The Big Picture for the Week of December 19, 2010

Earlier in the week I was interviewed for an article about farmland investing. I'm not sure how I was found for this or when it will run by I first explored this about two and half years ago. Coincidentally this came up in the comments on yesterday's post in terms of my interest in exploring things like farms and fisheries. I am a big believer in blending together holdings with different types of attributes in an effort to deliver a better risk adjusted result, manage the correlation of the portfolio to the broad market and manage the volatility of the portfolio compared to the broad market.

The space, that being farmland, is very difficult to access. There are a couple of US based companies that sort of fit the bill including a bulletin board stock that seems to be popular in this context but the last time I looked there was no information to try to research. I think the potential is as a foreign component to a diversified equity portfolio; a small component.

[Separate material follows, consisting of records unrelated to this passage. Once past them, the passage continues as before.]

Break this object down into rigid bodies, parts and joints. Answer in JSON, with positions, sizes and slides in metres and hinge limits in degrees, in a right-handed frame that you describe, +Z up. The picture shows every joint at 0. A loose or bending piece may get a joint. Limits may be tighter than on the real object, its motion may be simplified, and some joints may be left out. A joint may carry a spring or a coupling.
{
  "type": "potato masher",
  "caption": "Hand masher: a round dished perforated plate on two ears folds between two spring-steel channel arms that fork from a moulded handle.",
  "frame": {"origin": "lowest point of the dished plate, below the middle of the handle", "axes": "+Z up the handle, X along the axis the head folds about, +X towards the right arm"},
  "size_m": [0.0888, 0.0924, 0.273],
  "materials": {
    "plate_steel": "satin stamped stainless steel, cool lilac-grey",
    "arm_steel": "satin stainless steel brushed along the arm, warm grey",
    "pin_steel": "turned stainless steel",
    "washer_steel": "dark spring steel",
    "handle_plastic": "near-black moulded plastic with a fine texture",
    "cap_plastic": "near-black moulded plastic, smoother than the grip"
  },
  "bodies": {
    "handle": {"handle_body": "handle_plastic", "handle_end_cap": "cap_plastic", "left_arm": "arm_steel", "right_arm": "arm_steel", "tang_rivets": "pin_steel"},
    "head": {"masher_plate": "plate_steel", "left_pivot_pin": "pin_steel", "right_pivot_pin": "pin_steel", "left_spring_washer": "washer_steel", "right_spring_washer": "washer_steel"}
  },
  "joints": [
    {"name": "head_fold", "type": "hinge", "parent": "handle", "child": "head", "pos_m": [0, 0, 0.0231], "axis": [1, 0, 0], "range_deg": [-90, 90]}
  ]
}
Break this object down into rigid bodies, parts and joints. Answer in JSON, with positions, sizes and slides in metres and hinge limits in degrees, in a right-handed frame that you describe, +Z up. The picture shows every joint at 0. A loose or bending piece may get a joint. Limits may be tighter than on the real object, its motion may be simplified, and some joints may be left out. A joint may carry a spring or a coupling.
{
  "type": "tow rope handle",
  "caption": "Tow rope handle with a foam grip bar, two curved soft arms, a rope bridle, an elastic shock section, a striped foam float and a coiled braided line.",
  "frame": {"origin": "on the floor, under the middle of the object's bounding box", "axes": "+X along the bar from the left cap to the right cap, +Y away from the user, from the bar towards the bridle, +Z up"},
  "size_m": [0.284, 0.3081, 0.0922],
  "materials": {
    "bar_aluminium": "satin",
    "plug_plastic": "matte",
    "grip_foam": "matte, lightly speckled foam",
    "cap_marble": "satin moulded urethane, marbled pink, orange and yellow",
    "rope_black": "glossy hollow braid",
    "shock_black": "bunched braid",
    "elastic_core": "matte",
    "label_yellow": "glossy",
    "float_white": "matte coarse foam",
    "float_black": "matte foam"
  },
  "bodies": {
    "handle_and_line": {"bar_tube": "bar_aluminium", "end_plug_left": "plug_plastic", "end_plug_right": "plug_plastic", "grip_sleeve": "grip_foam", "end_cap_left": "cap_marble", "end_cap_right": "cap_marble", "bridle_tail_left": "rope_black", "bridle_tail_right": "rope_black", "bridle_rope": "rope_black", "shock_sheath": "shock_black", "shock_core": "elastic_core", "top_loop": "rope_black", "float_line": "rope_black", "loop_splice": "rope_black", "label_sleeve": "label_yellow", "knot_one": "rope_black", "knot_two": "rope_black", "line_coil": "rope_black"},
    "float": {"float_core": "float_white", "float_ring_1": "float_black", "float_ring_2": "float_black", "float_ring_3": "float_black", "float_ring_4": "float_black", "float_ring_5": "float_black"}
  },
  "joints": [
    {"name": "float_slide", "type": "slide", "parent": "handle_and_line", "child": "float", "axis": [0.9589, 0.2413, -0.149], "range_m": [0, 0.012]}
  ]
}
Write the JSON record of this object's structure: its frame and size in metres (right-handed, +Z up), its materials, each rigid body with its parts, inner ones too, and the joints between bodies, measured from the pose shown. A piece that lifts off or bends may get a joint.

If you click through to that post linked above you will see plenty of names to research some of which are gone due to take over (not aware of any failures but maybe there were), they generally have English versions of their websites and the information is not that difficult to navigate--note that I am giving the benefit of the doubt that none of these are fraudulent companies.

Another coincidence is that Alphaville linked to a post from big picture agriculture that is a great read for doing some learning. Although the post is more about actual farmland than related equities I was struck by this comment; As I stated in my recent post about this subject, I consider investing in land across borders to be very high risk. Our world faces too many insecurities and global risks to assume that new or old foreign farmland ownership contracts would be honored during times of national stress or leadership upheavals.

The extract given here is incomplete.